►

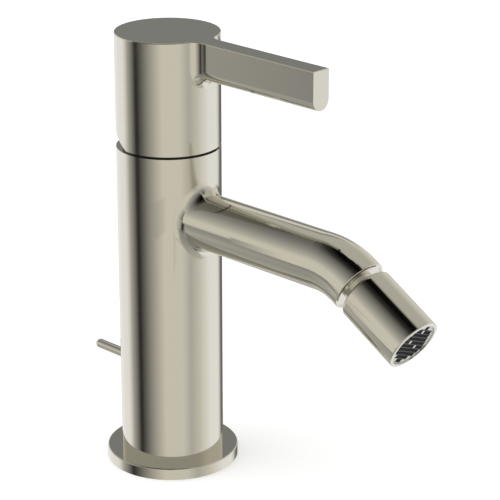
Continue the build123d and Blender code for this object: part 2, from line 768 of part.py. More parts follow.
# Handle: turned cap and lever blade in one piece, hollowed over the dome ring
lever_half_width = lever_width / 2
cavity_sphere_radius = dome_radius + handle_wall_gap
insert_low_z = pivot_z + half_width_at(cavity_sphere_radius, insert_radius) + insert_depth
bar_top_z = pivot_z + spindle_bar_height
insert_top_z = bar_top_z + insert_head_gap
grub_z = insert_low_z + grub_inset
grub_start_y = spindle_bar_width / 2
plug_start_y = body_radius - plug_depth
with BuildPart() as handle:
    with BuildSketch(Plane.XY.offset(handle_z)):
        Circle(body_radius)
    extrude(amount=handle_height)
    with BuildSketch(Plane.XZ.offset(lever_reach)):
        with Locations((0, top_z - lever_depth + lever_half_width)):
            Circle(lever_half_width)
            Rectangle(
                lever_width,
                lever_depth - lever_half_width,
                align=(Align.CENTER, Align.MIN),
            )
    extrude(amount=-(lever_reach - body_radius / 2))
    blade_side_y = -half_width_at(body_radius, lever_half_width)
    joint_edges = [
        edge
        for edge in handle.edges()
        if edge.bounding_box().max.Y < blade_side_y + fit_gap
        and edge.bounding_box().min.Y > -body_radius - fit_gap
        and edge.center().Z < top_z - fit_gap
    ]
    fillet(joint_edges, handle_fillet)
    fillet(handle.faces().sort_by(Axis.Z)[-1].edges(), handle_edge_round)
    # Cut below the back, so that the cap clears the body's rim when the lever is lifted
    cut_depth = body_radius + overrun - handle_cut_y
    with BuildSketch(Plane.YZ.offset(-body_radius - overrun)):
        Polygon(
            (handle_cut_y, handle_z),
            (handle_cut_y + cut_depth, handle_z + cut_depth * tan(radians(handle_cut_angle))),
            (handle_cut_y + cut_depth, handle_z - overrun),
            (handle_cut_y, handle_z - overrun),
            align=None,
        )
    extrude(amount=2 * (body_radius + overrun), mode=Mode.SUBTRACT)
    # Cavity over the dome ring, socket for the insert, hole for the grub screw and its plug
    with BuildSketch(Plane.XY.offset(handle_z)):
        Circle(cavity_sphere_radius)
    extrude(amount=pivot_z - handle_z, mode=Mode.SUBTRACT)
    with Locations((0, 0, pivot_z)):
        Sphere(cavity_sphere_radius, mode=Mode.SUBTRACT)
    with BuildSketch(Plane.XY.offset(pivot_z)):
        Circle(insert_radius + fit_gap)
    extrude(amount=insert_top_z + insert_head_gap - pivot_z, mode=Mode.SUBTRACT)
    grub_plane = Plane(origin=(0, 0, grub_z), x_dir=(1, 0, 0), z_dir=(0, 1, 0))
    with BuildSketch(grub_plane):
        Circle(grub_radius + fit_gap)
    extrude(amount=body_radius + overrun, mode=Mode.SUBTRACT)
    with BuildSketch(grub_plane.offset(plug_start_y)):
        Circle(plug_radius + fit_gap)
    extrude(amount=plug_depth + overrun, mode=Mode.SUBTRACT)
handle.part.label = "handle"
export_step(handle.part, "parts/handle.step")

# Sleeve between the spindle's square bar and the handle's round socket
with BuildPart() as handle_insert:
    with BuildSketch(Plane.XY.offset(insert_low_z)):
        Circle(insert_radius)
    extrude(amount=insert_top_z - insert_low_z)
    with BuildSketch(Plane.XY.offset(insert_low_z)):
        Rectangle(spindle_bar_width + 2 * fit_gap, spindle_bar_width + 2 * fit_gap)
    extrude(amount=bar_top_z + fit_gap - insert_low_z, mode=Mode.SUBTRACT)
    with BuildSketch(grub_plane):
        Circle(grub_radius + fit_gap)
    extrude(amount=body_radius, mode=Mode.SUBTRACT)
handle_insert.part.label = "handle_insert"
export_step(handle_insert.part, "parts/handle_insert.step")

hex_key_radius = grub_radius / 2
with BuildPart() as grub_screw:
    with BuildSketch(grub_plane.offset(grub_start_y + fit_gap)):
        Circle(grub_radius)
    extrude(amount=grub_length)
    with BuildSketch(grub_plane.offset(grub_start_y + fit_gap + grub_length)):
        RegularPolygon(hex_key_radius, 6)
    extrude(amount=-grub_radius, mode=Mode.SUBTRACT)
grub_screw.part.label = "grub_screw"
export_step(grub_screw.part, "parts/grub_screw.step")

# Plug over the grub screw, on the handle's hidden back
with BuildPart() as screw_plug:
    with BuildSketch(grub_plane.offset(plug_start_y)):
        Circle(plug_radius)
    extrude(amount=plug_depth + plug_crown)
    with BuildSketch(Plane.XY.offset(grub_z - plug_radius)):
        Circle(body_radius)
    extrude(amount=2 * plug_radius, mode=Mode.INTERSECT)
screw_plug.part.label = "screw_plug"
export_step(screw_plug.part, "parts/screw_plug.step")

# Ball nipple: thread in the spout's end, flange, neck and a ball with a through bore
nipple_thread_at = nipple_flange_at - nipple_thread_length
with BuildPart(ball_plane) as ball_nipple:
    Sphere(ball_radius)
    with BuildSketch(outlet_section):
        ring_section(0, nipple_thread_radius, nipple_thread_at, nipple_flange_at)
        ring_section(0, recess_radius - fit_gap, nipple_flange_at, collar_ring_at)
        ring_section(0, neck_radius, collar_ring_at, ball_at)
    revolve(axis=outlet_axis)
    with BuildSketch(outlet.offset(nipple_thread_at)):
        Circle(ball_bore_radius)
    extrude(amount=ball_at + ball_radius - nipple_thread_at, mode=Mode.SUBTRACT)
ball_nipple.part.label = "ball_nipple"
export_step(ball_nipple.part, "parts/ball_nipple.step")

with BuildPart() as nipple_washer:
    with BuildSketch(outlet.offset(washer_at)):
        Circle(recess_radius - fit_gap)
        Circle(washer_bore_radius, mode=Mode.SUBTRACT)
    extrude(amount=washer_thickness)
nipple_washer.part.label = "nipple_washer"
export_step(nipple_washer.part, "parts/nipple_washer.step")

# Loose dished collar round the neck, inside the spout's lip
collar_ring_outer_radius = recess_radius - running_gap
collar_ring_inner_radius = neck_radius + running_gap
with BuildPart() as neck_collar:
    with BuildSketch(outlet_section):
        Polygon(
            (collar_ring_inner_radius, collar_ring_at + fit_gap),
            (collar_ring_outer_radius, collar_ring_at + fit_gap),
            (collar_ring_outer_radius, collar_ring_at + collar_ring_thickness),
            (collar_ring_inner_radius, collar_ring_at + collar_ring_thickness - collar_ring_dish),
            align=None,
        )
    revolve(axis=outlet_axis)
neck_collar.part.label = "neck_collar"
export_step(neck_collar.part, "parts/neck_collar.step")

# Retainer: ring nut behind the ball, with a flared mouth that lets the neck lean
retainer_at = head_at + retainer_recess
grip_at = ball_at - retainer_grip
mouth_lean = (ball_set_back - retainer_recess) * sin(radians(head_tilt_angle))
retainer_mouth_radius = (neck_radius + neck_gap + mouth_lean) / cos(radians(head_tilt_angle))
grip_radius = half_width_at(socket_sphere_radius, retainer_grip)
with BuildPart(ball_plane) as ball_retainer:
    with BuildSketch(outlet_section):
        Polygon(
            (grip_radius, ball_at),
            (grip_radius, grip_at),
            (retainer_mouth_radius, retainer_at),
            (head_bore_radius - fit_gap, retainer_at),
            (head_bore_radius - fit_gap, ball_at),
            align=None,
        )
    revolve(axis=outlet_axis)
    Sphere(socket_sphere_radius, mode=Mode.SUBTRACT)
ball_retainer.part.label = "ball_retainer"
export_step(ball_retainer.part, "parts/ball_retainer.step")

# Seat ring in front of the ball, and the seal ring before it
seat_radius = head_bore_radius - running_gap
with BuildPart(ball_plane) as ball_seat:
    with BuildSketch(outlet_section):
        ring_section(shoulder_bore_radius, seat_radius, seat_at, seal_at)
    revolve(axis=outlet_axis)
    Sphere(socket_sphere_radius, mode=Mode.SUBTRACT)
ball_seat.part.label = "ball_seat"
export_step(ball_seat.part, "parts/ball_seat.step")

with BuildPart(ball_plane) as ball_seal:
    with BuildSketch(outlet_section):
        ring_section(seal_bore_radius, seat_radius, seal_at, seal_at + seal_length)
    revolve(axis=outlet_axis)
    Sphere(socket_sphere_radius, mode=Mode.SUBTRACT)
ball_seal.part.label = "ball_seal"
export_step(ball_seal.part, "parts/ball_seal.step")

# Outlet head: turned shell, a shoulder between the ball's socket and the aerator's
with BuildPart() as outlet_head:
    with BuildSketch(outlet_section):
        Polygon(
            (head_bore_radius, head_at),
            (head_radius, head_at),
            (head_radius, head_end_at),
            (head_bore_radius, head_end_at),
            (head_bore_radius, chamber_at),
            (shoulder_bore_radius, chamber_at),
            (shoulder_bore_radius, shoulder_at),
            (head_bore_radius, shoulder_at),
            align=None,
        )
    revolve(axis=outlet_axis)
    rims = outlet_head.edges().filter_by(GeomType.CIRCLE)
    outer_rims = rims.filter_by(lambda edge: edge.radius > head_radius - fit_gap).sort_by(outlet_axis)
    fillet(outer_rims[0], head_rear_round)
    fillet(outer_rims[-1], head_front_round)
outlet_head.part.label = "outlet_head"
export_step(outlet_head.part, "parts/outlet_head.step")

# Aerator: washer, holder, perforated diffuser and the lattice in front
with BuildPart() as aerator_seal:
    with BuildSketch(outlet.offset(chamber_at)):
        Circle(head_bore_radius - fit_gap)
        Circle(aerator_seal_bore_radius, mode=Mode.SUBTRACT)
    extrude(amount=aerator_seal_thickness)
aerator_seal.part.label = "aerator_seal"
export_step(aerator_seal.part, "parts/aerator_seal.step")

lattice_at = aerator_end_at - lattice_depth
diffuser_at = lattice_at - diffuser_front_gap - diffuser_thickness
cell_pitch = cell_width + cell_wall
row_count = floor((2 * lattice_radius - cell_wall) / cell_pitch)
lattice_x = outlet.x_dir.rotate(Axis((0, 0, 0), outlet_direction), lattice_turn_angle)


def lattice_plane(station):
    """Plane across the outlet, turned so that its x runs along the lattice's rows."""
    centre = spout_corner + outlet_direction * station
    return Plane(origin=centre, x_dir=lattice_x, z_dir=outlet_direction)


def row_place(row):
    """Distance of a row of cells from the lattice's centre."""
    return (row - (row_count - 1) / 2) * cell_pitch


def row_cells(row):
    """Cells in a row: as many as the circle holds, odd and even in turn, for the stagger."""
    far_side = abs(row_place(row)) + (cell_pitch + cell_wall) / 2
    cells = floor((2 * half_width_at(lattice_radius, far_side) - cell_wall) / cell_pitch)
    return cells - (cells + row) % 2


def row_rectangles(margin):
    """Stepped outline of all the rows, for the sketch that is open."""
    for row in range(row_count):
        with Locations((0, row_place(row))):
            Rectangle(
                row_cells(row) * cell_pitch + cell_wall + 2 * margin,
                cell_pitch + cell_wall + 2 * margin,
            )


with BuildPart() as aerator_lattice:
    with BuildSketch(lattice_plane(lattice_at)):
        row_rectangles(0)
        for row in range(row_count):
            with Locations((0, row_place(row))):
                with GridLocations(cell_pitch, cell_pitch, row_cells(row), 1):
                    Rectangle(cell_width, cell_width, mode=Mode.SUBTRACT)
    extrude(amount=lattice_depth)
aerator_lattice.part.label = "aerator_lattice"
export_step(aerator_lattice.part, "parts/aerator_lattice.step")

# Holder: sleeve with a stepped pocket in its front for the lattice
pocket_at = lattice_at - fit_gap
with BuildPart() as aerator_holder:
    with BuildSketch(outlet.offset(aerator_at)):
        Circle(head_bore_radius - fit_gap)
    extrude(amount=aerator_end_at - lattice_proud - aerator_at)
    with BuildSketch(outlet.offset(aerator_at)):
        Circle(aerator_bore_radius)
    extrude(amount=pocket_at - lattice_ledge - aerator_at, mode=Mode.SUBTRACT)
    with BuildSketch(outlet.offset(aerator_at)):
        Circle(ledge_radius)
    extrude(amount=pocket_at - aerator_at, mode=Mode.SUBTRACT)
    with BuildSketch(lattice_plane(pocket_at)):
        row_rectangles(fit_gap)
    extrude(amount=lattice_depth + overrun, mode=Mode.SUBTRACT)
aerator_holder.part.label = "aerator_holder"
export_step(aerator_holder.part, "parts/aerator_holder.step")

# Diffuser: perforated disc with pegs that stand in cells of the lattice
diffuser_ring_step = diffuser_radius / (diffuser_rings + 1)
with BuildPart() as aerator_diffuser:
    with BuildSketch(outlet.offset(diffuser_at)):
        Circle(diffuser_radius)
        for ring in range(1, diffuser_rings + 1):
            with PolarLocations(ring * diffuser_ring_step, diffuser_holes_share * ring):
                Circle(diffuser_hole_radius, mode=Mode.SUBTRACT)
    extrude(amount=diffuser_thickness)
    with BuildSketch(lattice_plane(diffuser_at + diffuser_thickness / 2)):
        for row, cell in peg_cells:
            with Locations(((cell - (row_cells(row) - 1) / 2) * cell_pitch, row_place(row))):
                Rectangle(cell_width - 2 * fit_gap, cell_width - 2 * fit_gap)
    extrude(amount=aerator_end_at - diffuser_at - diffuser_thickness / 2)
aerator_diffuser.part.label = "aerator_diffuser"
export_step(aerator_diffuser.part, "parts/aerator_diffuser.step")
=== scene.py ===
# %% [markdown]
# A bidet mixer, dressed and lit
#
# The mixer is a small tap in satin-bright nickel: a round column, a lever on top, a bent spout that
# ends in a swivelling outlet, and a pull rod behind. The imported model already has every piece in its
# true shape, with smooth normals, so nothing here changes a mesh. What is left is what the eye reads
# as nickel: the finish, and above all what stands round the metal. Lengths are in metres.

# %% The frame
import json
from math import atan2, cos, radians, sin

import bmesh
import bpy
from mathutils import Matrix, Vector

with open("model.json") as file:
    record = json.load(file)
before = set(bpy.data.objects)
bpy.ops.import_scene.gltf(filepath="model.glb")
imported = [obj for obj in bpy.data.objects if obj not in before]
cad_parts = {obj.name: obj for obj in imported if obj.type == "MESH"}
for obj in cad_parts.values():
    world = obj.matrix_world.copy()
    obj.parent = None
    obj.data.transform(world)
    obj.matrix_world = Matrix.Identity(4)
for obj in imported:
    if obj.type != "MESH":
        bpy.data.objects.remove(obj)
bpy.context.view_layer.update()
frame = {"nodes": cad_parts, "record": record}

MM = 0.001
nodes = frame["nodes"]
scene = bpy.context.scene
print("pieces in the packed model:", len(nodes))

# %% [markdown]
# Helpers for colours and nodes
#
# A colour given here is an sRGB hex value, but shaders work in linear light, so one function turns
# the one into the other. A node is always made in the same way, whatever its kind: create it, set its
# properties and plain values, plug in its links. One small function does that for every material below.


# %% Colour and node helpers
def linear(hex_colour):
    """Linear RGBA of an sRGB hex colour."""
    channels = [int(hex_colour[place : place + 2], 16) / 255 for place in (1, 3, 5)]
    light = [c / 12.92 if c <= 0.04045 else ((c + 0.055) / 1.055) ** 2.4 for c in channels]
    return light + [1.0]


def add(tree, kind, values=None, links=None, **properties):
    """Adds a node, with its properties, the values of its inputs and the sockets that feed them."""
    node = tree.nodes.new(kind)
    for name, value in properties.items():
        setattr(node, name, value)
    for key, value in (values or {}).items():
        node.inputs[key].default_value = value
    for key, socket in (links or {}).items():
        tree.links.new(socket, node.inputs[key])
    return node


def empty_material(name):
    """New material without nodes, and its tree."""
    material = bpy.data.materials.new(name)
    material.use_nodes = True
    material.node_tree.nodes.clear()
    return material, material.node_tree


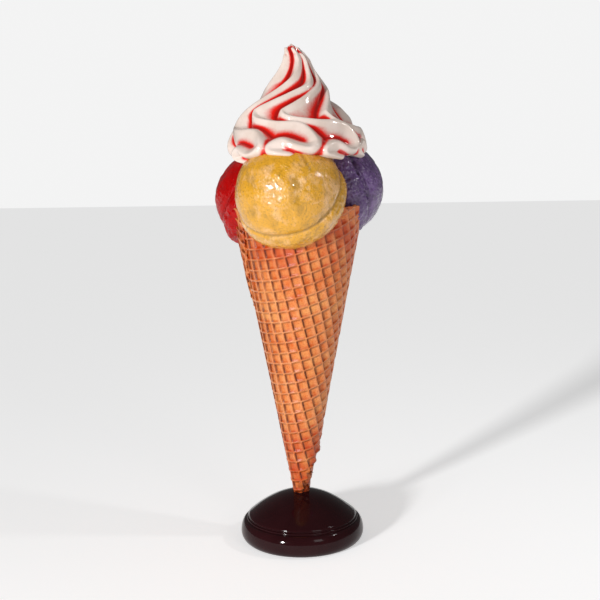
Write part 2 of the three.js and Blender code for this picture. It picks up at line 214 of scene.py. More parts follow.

◄

## Problem requirements
Copy out the lines starting at the one containing "in imported if" and ending with the last line of the entries. Include nothing else.

## Response to this task
cad_parts = {obj.name: obj for obj in imported if obj.type == "MESH"}
for obj in cad_parts.values():
    world = obj.matrix_world.copy()
    obj.parent = None
    obj.data.transform(world)
    obj.matrix_world = Matrix.Identity(4)
for obj in imported:
    if obj.type != "MESH":
        bpy.data.objects.remove(obj)
bpy.context.view_layer.update()
frame = {"nodes": cad_parts, "record": record}

MM = 0.001
nodes = frame["nodes"]
scene = bpy.context.scene
print("pieces in the packed model:", len(nodes))

# %% [markdown]
# Helpers for colours and nodes
#
# A colour given here is an sRGB hex value, but shaders work in linear light, so one function turns
# the one into the other. A node is always made in the same way, whatever its kind: create it, set its
# properties and plain values, plug in its links. One small function does that for every material below.


# %% Colour and node helpers
def linear(hex_colour):
    """Linear RGBA of an sRGB hex colour."""
    channels = [int(hex_colour[place : place + 2], 16) / 255 for place in (1, 3, 5)]
    light = [c / 12.92 if c <= 0.04045 else ((c + 0.055) / 1.055) ** 2.4 for c in channels]
    return light + [1.0]


def add(tree, kind, values=None, links=None, **properties):
    """Adds a node, with its properties, the values of its inputs and the sockets that feed them."""
    node = tree.nodes.new(kind)
    for name, value in properties.items():
        setattr(node, name, value)
    for key, value in (values or {}).items():
        node.inputs[key].default_value = value
    for key, socket in (links or {}).items():
        tree.links.new(socket, node.inputs[key])
    return node


def empty_material(name):
    """New material without nodes, and its tree."""
    material = bpy.data.materials.new(name)
    material.use_nodes = True
    material.node_tree.nodes.clear()
    return material, material.node_tree


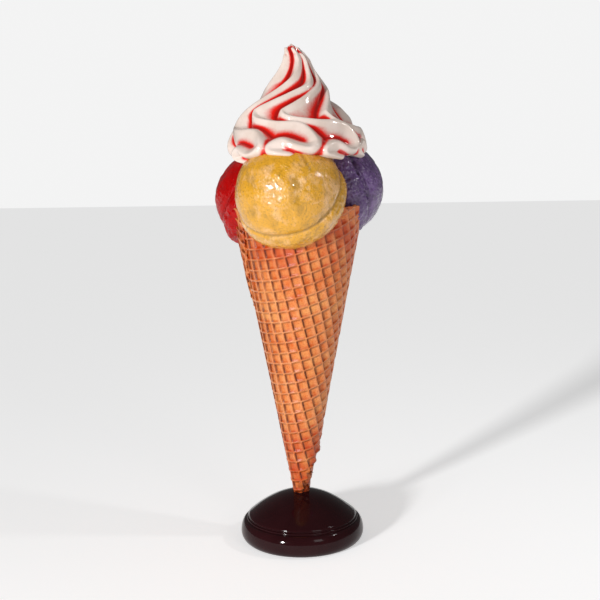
Write part 2 of the three.js and Blender code for this picture. It picks up at line 214 of scene.py. More parts follow.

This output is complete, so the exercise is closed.